▸ **Exercise aim**
Go through the listing and copy every line word for word.

(Data items)
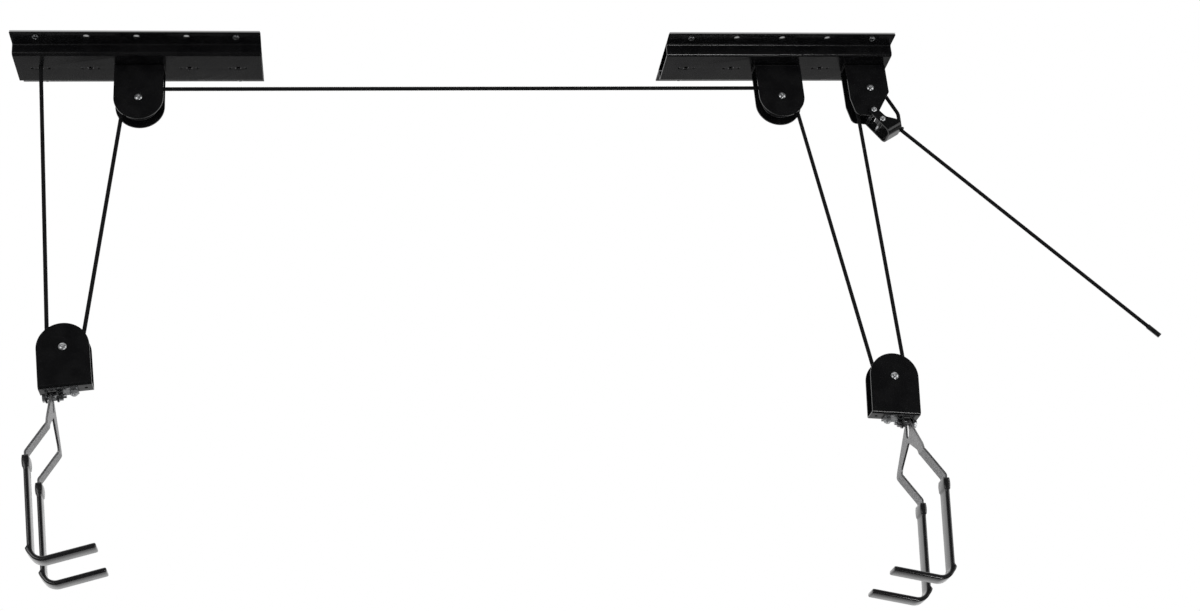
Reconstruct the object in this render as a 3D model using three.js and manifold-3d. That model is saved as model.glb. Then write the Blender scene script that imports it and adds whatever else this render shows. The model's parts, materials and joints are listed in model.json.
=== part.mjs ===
// Ceiling hoist: two hat-section steel brackets carry three rope pulleys, and one rope lifts two hook blocks.
//
// Frame: origin on the ceiling, midway between the brackets. +X runs from the plain bracket to the bracket
// with the rope lock, +Y across the brackets, +Z up. The rope lies in the plane y = 0. Millimetres.

import * as THREE from 'three';
import { mergeVertices } from 'three/addons/utils/BufferGeometryUtils.js';
import Module from 'manifold-3d';

const wasm = await Module();
wasm.setup();

// ---------------------------------------------------------------- driving dimensions

const seat = 0.3; // gap left between pieces that touch
const sheet = 2; // steel sheet of brackets, housings, hangers and lock arm

const bracketSpacing = 760; // between the middles of the two brackets
const bracketLength = 280;
const flangeWidth = 22.5; // each flange, against the ceiling
const crownWidth = 60; // outside the two webs
const crownDrop = 16; // ceiling to the crown's outer face
const bracketBend = 3; // radius of the sheet's middle at a bend
const stationInset = 28; // end hole station to the bracket's end, five stations at one pitch
const flangeHole = 6.5; // diameter
const flangeHoleInset = 6.7; // hole middle to the flange's edge
const crownHole = 6.5;
const rivetHole = 3.6; // small holes beside each crown hole
const rivetHoleSpread = 9.3; // crown hole to small hole

const screwHead = 8.2; // diameter
const screwHeadHeight = 2.4;
const screwShank = 4.2;
const screwLength = 32; // above the flange
const screwPoint = 8; // length of its pointed end
const crownRivetHead = 11; // diameter
const domeFlat = 0.6; // a domed head's flat middle, as a share of its width
const domeRim = 0.3; // its straight rim, as a share of its height

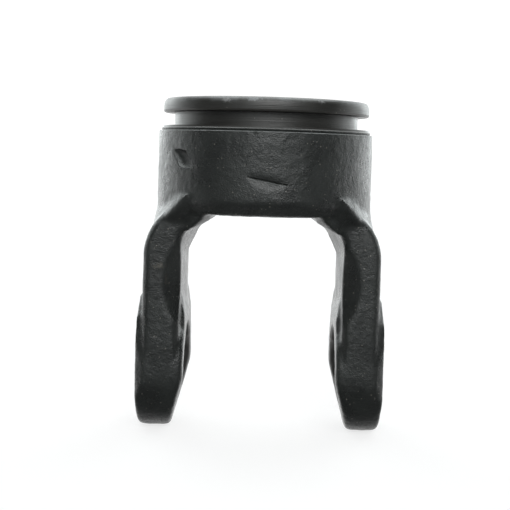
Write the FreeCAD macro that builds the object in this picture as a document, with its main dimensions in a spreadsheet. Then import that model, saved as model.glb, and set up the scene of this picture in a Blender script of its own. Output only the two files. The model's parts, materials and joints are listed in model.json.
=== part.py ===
"""Forged end yoke of a cardan shaft: one steel forging, partly machined.

Frame: the origin is the centre of the universal joint, where the axis of the two ear
bores crosses the axis of the hub. +X runs along the ear bores, +Z up the hub, and the
forging's parting plane is the XZ plane. Sizes are in millimetres and degrees.
"""
import FreeCAD, Part
import math
import os
import Sketcher
from FreeCAD import Placement, Rotation, Vector

SIZES = {
    # ears and the bores for the cross
    "ear_gap": (54.0, "between the inner faces of the two ears"),
    "ear_round": (23.5, "radius of the ears about the bore, half the forging's depth"),
    "bore_size": (30.2, "diameter of the ear bores"),
    "bore_break": (0.8, "chamfer at the mouths of the ear bores"),
    "ring_seat": (79.4, "between the inner sides of the two snap ring grooves"),
    "ring_width": (1.7, "width of a snap ring groove"),
    "ring_depth": (1.0, "depth of a snap ring groove"),
    "ring_land": (3.1, "metal left outside a snap ring groove, out to the ear's face"),
    "rim_drop": (0.6, "radius lost over the bevel round an ear's outer face"),
    "rim_run": (1.3, "length of that bevel along the bore"),
    "flank_drop": (3.0, "depth of the bevels down an ear's outer face, measured from face to face"),
    "flank_run": (3.3, "depth of those bevels along the bore"),
    "lip_drop": (1.3, "radius lost over the bevel round an ear's inner face"),
    "lip_run": (1.1, "length of that bevel along the bore"),
    "relief_start": (2.2, "depth below the bore's centre where the inner relief starts"),
    "relief_angle": (14.5, "lean of the relieved lower face"),
    # stems and arch
    "stem_inset": (1.4, "from an ear's outer face in to the stem's side at the parting plane"),
    "side_draft": (2.2, "draft angle of the outer sides"),
    "shoulder_round": (20.8, "radius that turns a stem into its shoulder"),
    "shoulder_drop": (15.2, "depth of that radius's centre below the hub's underside"),
    "shoulder_angle": (45.0, "slope of the shoulder"),
    "arch_overlap": (9.0, "how far the arch reaches up into the hub"),
    "edge_bevel": (1.8, "bevel along the outer edges of the arch"),
    # throat between the stems
    "crown_height": (57.0, "height of the hub's underside"),
    "face_step": (1.8, "from an ear's inner face back to the throat's side at both faces"),
    "throat_round": (12.4, "throat's corner radius at the near and far faces"),
    "throat_bevel": (2.0, "bevel along the throat's edges in both faces"),
    "trim_step": (0.7, "from an ear's inner face back to the throat's side as trimmed at mid-depth"),
    "trim_low_drop": (15.0, "depth of the trimmed facets' lower corner below the crown"),
    "trim_middle_drop": (5.8, "depth of their middle corner below the crown"),
    "trim_middle_in": (3.7, "how far that corner stands in from the ear's inner face"),
    "trim_top_in": (12.4, "how far in the facets reach the crown"),
    # scallops that clear the other yoke
    "scallop_radius": (24.2, "radius of a scallop at the near or far face"),
    "scallop_inset": (16.1, "from an ear's inner face in to a scallop's axis"),
    "scallop_height": (32.0, "height of a scallop's axis"),
    "scallop_depth": (7.0, "depth to which a scallop is cut"),
    "scallop_taper": (8.6, "radius lost over that depth"),
    # hub
    "hub_size": (79.2, "diameter of the forged hub"),
    "hub_length": (41.0, "from the hub's underside to its end face"),
    "turning_cut": (1.65, "metal turned off the hub's side for the flange and the land"),
    "track_depth": (4.2, "depth of the turned ring track below the flange's side"),
    "flange_width": (5.1, "thickness of the flange at the hub's end"),
    "track_width": (4.8, "width of the ring track"),
    "land_width": (0.7, "width of the turned land below the track"),
    "flange_break": (1.6, "depth to which the flange's upper edge is broken, twice the lower one's"),
    "skirt_height": (4.7, "height of the bevel round the hub's lower edge"),
    "skirt_inset": (3.5, "radius lost over that bevel"),
    "flare_drop": (2.5, "depth below the hub's underside where the flares leave the arch's faces"),
    "flare_rise": (6.5, "height above it where they meet the hub's side"),
    "flare_sink": (0.4, "how deep in the hub's side their upper edges lie"),
    "flare_root": (3.0, "how far behind those faces the flares are rooted"),
    "web_drop": (6.5, "depth below the hub's underside where a web meets the shoulder"),
    "web_rise": (1.5, "height above it where the web meets the hub's side"),
    "web_root": (5.2, "how deep the web is rooted inside the hub's side"),
    "web_spread": (56.0, "angle that a web covers round the hub"),
    "hub_bore": (35.0, "diameter of the hub's bore"),
    "hub_break": (1.0, "chamfer at the outer mouth of the hub's bore"),
    "overrun": (3.0, "how far a cut runs out past the metal"),
    # two old strike marks in the hub: the front one and the one to the left of it
    "front_mark_height": (12.7, "height of the front mark's deepest line above the hub's underside"),
    "front_mark_turn": (1.5, "place of the front mark round the hub, from the front towards +X"),
    "front_mark_depth": (0.75, "depth of the front mark"),
    "front_mark_length": (14.0, "length of the front mark"),
    "front_mark_floor": (12.0, "angle between the front mark's floor and the hub's side"),
    "front_mark_wall": (32.0, "angle between the front mark's upper wall and the hub's side"),
    "front_mark_roll": (10.0, "slope of the front mark's line"),
    "left_mark_height": (21.0, "height of the left mark's deepest line above the hub's underside"),
    "left_mark_turn": (-48.0, "place of the left mark round the hub, from the front towards +X"),
    "left_mark_depth": (0.65, "depth of the left mark"),
    "left_mark_length": (12.0, "length of the left mark"),
    "left_mark_floor": (9.0, "angle between the left mark's floor and the hub's side"),
    "left_mark_wall": (50.0, "angle between the left mark's upper wall and the hub's side"),
    "left_mark_roll": (24.0, "slope of the left mark's line"),
}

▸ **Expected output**
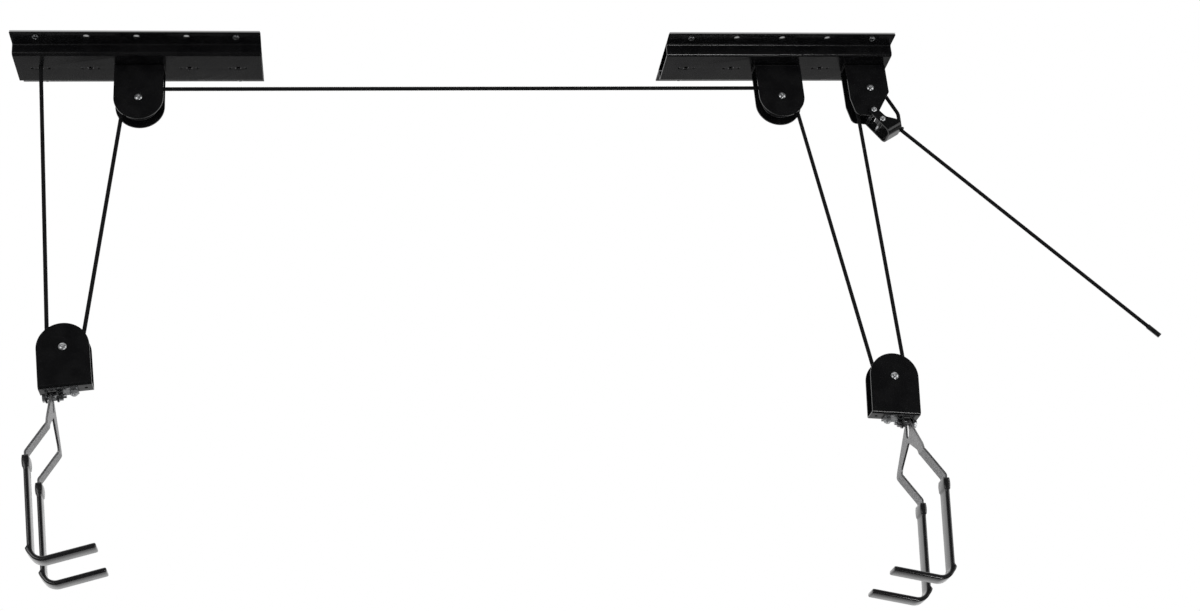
Reconstruct the object in this render as a 3D model using three.js and manifold-3d. That model is saved as model.glb. Then write the Blender scene script that imports it and adds whatever else this render shows. The model's parts, materials and joints are listed in model.json.
=== part.mjs ===
// Ceiling hoist: two hat-section steel brackets carry three rope pulleys, and one rope lifts two hook blocks.
//
// Frame: origin on the ceiling, midway between the brackets. +X runs from the plain bracket to the bracket
// with the rope lock, +Y across the brackets, +Z up. The rope lies in the plane y = 0. Millimetres.

import * as THREE from 'three';
import { mergeVertices } from 'three/addons/utils/BufferGeometryUtils.js';
import Module from 'manifold-3d';

const wasm = await Module();
wasm.setup();

// ---------------------------------------------------------------- driving dimensions

const seat = 0.3; // gap left between pieces that touch
const sheet = 2; // steel sheet of brackets, housings, hangers and lock arm

const bracketSpacing = 760; // between the middles of the two brackets
const bracketLength = 280;
const flangeWidth = 22.5; // each flange, against the ceiling
const crownWidth = 60; // outside the two webs
const crownDrop = 16; // ceiling to the crown's outer face
const bracketBend = 3; // radius of the sheet's middle at a bend
const stationInset = 28; // end hole station to the bracket's end, five stations at one pitch
const flangeHole = 6.5; // diameter
const flangeHoleInset = 6.7; // hole middle to the flange's edge
const crownHole = 6.5;
const rivetHole = 3.6; // small holes beside each crown hole
const rivetHoleSpread = 9.3; // crown hole to small hole

const screwHead = 8.2; // diameter
const screwHeadHeight = 2.4;
const screwShank = 4.2;
const screwLength = 32; // above the flange
const screwPoint = 8; // length of its pointed end
const crownRivetHead = 11; // diameter
const domeFlat = 0.6; // a domed head's flat middle, as a share of its width
const domeRim = 0.3; // its straight rim, as a share of its height

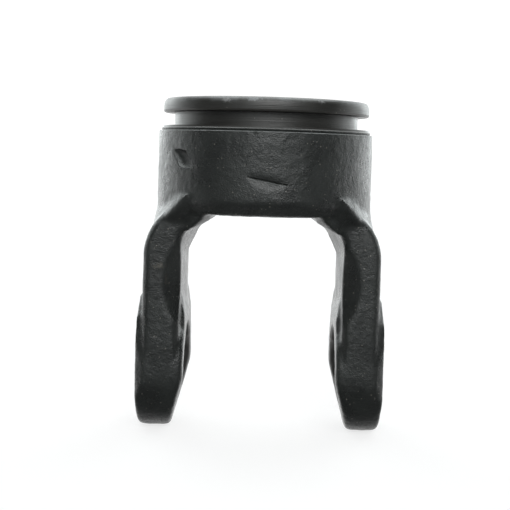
Write the FreeCAD macro that builds the object in this picture as a document, with its main dimensions in a spreadsheet. Then import that model, saved as model.glb, and set up the scene of this picture in a Blender script of its own. Output only the two files. The model's parts, materials and joints are listed in model.json.
=== part.py ===
"""Forged end yoke of a cardan shaft: one steel forging, partly machined.

Frame: the origin is the centre of the universal joint, where the axis of the two ear
bores crosses the axis of the hub. +X runs along the ear bores, +Z up the hub, and the
forging's parting plane is the XZ plane. Sizes are in millimetres and degrees.
"""
import FreeCAD, Part
import math
import os
import Sketcher
from FreeCAD import Placement, Rotation, Vector

SIZES = {
    # ears and the bores for the cross
    "ear_gap": (54.0, "between the inner faces of the two ears"),
    "ear_round": (23.5, "radius of the ears about the bore, half the forging's depth"),
    "bore_size": (30.2, "diameter of the ear bores"),
    "bore_break": (0.8, "chamfer at the mouths of the ear bores"),
    "ring_seat": (79.4, "between the inner sides of the two snap ring grooves"),
    "ring_width": (1.7, "width of a snap ring groove"),
    "ring_depth": (1.0, "depth of a snap ring groove"),
    "ring_land": (3.1, "metal left outside a snap ring groove, out to the ear's face"),
    "rim_drop": (0.6, "radius lost over the bevel round an ear's outer face"),
    "rim_run": (1.3, "length of that bevel along the bore"),
    "flank_drop": (3.0, "depth of the bevels down an ear's outer face, measured from face to face"),
    "flank_run": (3.3, "depth of those bevels along the bore"),
    "lip_drop": (1.3, "radius lost over the bevel round an ear's inner face"),
    "lip_run": (1.1, "length of that bevel along the bore"),
    "relief_start": (2.2, "depth below the bore's centre where the inner relief starts"),
    "relief_angle": (14.5, "lean of the relieved lower face"),
    # stems and arch
    "stem_inset": (1.4, "from an ear's outer face in to the stem's side at the parting plane"),
    "side_draft": (2.2, "draft angle of the outer sides"),
    "shoulder_round": (20.8, "radius that turns a stem into its shoulder"),
    "shoulder_drop": (15.2, "depth of that radius's centre below the hub's underside"),
    "shoulder_angle": (45.0, "slope of the shoulder"),
    "arch_overlap": (9.0, "how far the arch reaches up into the hub"),
    "edge_bevel": (1.8, "bevel along the outer edges of the arch"),
    # throat between the stems
    "crown_height": (57.0, "height of the hub's underside"),
    "face_step": (1.8, "from an ear's inner face back to the throat's side at both faces"),
    "throat_round": (12.4, "throat's corner radius at the near and far faces"),
    "throat_bevel": (2.0, "bevel along the throat's edges in both faces"),
    "trim_step": (0.7, "from an ear's inner face back to the throat's side as trimmed at mid-depth"),
    "trim_low_drop": (15.0, "depth of the trimmed facets' lower corner below the crown"),
    "trim_middle_drop": (5.8, "depth of their middle corner below the crown"),
    "trim_middle_in": (3.7, "how far that corner stands in from the ear's inner face"),
    "trim_top_in": (12.4, "how far in the facets reach the crown"),
    # scallops that clear the other yoke
    "scallop_radius": (24.2, "radius of a scallop at the near or far face"),
    "scallop_inset": (16.1, "from an ear's inner face in to a scallop's axis"),
    "scallop_height": (32.0, "height of a scallop's axis"),
    "scallop_depth": (7.0, "depth to which a scallop is cut"),
    "scallop_taper": (8.6, "radius lost over that depth"),
    # hub
    "hub_size": (79.2, "diameter of the forged hub"),
    "hub_length": (41.0, "from the hub's underside to its end face"),
    "turning_cut": (1.65, "metal turned off the hub's side for the flange and the land"),
    "track_depth": (4.2, "depth of the turned ring track below the flange's side"),
    "flange_width": (5.1, "thickness of the flange at the hub's end"),
    "track_width": (4.8, "width of the ring track"),
    "land_width": (0.7, "width of the turned land below the track"),
    "flange_break": (1.6, "depth to which the flange's upper edge is broken, twice the lower one's"),
    "skirt_height": (4.7, "height of the bevel round the hub's lower edge"),
    "skirt_inset": (3.5, "radius lost over that bevel"),
    "flare_drop": (2.5, "depth below the hub's underside where the flares leave the arch's faces"),
    "flare_rise": (6.5, "height above it where they meet the hub's side"),
    "flare_sink": (0.4, "how deep in the hub's side their upper edges lie"),
    "flare_root": (3.0, "how far behind those faces the flares are rooted"),
    "web_drop": (6.5, "depth below the hub's underside where a web meets the shoulder"),
    "web_rise": (1.5, "height above it where the web meets the hub's side"),
    "web_root": (5.2, "how deep the web is rooted inside the hub's side"),
    "web_spread": (56.0, "angle that a web covers round the hub"),
    "hub_bore": (35.0, "diameter of the hub's bore"),
    "hub_break": (1.0, "chamfer at the outer mouth of the hub's bore"),
    "overrun": (3.0, "how far a cut runs out past the metal"),
    # two old strike marks in the hub: the front one and the one to the left of it
    "front_mark_height": (12.7, "height of the front mark's deepest line above the hub's underside"),
    "front_mark_turn": (1.5, "place of the front mark round the hub, from the front towards +X"),
    "front_mark_depth": (0.75, "depth of the front mark"),
    "front_mark_length": (14.0, "length of the front mark"),
    "front_mark_floor": (12.0, "angle between the front mark's floor and the hub's side"),
    "front_mark_wall": (32.0, "angle between the front mark's upper wall and the hub's side"),
    "front_mark_roll": (10.0, "slope of the front mark's line"),
    "left_mark_height": (21.0, "height of the left mark's deepest line above the hub's underside"),
    "left_mark_turn": (-48.0, "place of the left mark round the hub, from the front towards +X"),
    "left_mark_depth": (0.65, "depth of the left mark"),
    "left_mark_length": (12.0, "length of the left mark"),
    "left_mark_floor": (9.0, "angle between the left mark's floor and the hub's side"),
    "left_mark_wall": (50.0, "angle between the left mark's upper wall and the hub's side"),
    "left_mark_roll": (24.0, "slope of the left mark's line"),
}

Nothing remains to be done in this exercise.